The LSR pass can generate an undesired pattern which hurts tail predication in some cases.
However, fixing LSR directly isn't easy and could break other targets, so instead of changing LSR, we decided to fix it in the MVETailPredicationPass.
This patch improves the MVETailPredication pass so it can detect the undesirable pattern and rewrite it in a tail-predication-friendly form.

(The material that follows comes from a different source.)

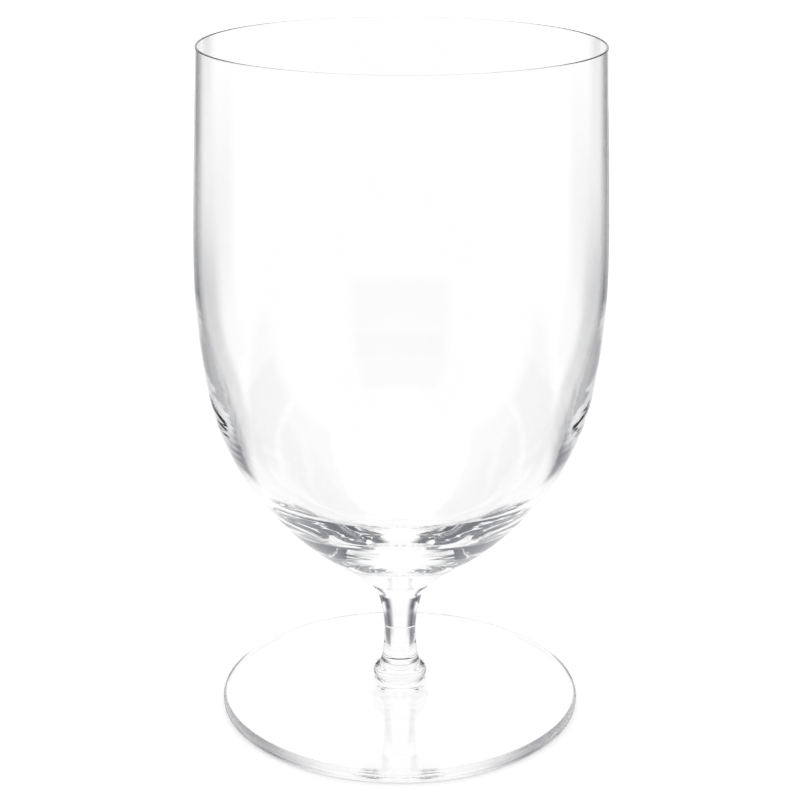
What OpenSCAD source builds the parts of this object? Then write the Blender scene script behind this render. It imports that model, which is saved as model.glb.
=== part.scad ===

Here is an example of the IR that LSR can generate
loopbody: %lsr.iv = phi i32 [ %lsr.iv.next, %loopbody ], [ %42, %pred ] %44 = add i32 %lsr.iv, -4 %45 = call <4 x i1> @llvm.arm.mve.vctp32(i32 %44) #5 ; ... etc %lsr.iv.next = add nsw i32 %lsr.iv, -4
That can't be tail-predicated because the VCTP's operand is defined inside the loop, so this patch will rewrite it like this:
pred: %44 = add i32 %42, -4 loopbody: %lsr.iv = phi i32 [ %lsr.iv.next, %loopbody ], [ %42, %pred ] %lsr.fixed = phi i32 [ %lsr.iv.next, %loopbody ], [ %44, %pred ] %45 = call <4 x i1> @llvm.arm.mve.vctp32(i32 %lsr.fixed) ; ... etc %lsr.iv.next = add nsw i32 %lsr.iv, -4
That IR is functionally the same as before, but causes no issue for tail-predication.
I think getLoopPreheader() would be preferable.